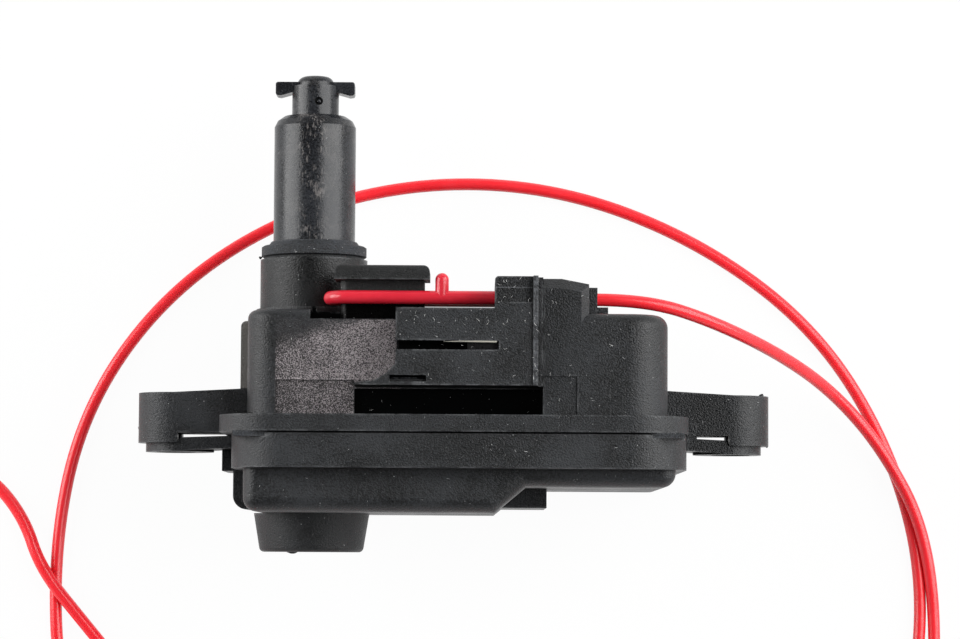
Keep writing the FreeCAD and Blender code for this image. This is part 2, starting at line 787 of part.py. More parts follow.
def plunger_spring():
    """A coil of round wire from the cap's floor to the seat in the sleeve."""
    floor = (cap_bottom + cap_floor).value
    top = sleeve_spring_seat.value
    wire = spring_wire.value
    radius = spring_round.value - wire / 2
    low = floor + wire / 2 + 0.05
    length = top - floor - wire - 0.1
    helix = Part.makeHelix(length / spring_turns.value, length, radius)
    corners = []
    for index in range(spring_sides + 1):
        angle = 2 * math.pi * (index + 0.5) / spring_sides
        corners.append(Vector(radius + wire / 2 * math.cos(angle), 0, wire / 2 * math.sin(angle)))
    coil = Part.Wire(helix).makePipeShell([Part.makePolygon(corners)], True, True)
    item = doc.addObject("Part::Feature", "PlungerSpring")
    item.Shape = coil
    item.Placement = FreeCAD.Placement(
        Vector(pin_x.value, low, pin_height.value), FreeCAD.Rotation(Vector(1, 0, 0), -90))
    keep("plunger_spring", item)


# Electrical plug shroud with the cord's guide block

def connector_housing():
    body = new_body("ConnectorHousing")
    bend = plug_bottom + tongue_rise
    pad(body, "XY_Plane", left_front, plug_front, [
        (tongue_left, plug_bottom), (plug_side, plug_bottom), (plug_side, plug_top),
        (plug_left, plug_top), (plug_left, bend), (plug_left - 1.6, plug_bottom + tongue_rise / 2),
        (plug_left - 3.4, plug_bottom + tongue_rise * 0.2), (tongue_left, plug_bottom + 0.3)])
    pad(body, "YZ_Plane", guide_left, plug_side, [
        (left_top, guide_back), (guide_top, guide_back), (guide_top, guide_front),
        (plug_top - 1, guide_front), (plug_top - 1, left_front), (ledge_top, left_front),
        (ledge_top, ledge_back), (left_top, ledge_back)])
    finish_edges(body, guide_corner,
                 lambda e: along(e, 2) and near(e, x=guide_left, y=guide_top))
    pad(body, "XY_Plane", guide_front, plug_front,
        rectangle((guide_left, plug_top - 1), (plug_right, plug_top + plate_rise)))
    pad(body, "XY_Plane", guide_front, plug_front + ridge_rise,
        rectangle((plug_right - ridge_width, plug_bottom), (plug_right, guide_top)))
    pocket(body, "XY_Plane", right_front, plug_front + ridge_rise,
           rectangle((plug_right, plug_bottom), (plug_side, guide_top)))
    pocket(body, "YZ_Plane", guide_left, plug_side,
           rectangle((left_top, loop_back - bar_round - slide_gap),
                     (loop_level + bar_round + slide_gap, loop_front + bar_round + slide_gap)))
    pocket(body, "YZ_Plane", tongue_left, plug_end,
           rectangle((plug_bottom + plug_wall, left_front + plug_wall),
                     (plug_top - plug_wall, plug_front - plug_wall)))
    pocket(body, "XY_Plane", plug_front - plug_wall, plug_front,
           rectangle((plug_left, slot_low), (plug_end, slot_high)))
    pocket(body, "XY_Plane", plug_front - plug_wall, plug_front,
           rectangle((notch_left, plug_bottom + 0.5), (notch_right, plug_bottom + plug_wall + 0.3)))
    for corners in contact_squares(contact_half):
        pocket(body, "YZ_Plane", plug_end, plug_end + contact_root, corners)
    keep("connector_housing", body)


def contact_squares(side):
    """The outlines of the four contacts, across the plug's axis."""
    return [rectangle((level - side, height - side), (level + side, height + side))
            for level in (plug_bottom + 3.4, plug_top - 3.4)
            for height in (left_front + 2.9, plug_front - 2.9)]


def contact_pins():
    """Four square contacts, from the plug's space into the housing."""
    blades = []
    for low, _, high, _ in contact_squares(contact_half):
        blades.append(box("Contact", (plug_end + contact_root - contact_reach, low[0], low[1]),
                          (plug_end + contact_root, high[0], high[1])))
    keep("contact_pins", fuse("ContactPins", blades))


def contact_carrier():
    """The block at the end of the plug's space that the contacts pass through."""
    body = new_body("ContactCarrier")
    edge = plug_wall + 0.1
    pad(body, "YZ_Plane", plug_end - carrier_length, plug_end,
        rectangle((plug_bottom + edge, left_front + edge), (plug_top - edge, plug_front - edge)))
    for corners in contact_squares(contact_half):
        pocket(body, "YZ_Plane", plug_end - carrier_length, plug_end, corners)
    keep("contact_carrier", body)


# Emergency release: lug, loop and cord move together

def release_slider():
    body = new_body("ReleaseSlider")
    plate_top = ledge_top - wall - slide_gap
    plate_bottom = plate_top - 1.4
    pad(body, "XZ_Plane", plate_top, lug_head_bottom,
        rectangle((lug_left, lug_back), (lug_right, lug_front)))
    finish_edges(body, 1.3, lambda e: along(e, 1) and near(e, x=lug_left))
    pad(body, "XZ_Plane", lug_head_bottom, lug_head_top,
        rectangle((lug_left - lug_head_side, loop_back - 0.6),
                  (lug_right + lug_head_side, loop_front + bar_round)))
    finish_edges(body, lug_head_round, lambda e: near(e, y=lug_head_top))
    pad(body, "XZ_Plane", plate_bottom, plate_top,
        rectangle((lug_left - 1.5, ledge_back + 0.5), (lug_right + 1.5, lug_front)))
    leg_left = bolt_tip + 1.2
    leg_right = leg_left + 3.0
    leg_back = bolt_front + slide_gap + 0.1
    pad(body, "XZ_Plane", plate_bottom, plate_top,
        rectangle((leg_left, leg_back), (leg_right, ledge_back + 0.5)))
    pad(body, "XZ_Plane", bolt_top - 1.6, plate_top,
        rectangle((leg_left, leg_back), (leg_right, leg_back + 3.0)))
    keep("release_slider", body)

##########

• Given instruction: Scan the material above for the string "FreeCAD" and return the lines that hold it.

• Completed task:
Keep writing the FreeCAD and Blender code for this image. This is part 2, starting at line 787 of part.py. More parts follow.
    item.Placement = FreeCAD.Placement(
        Vector(pin_x.value, low, pin_height.value), FreeCAD.Rotation(Vector(1, 0, 0), -90))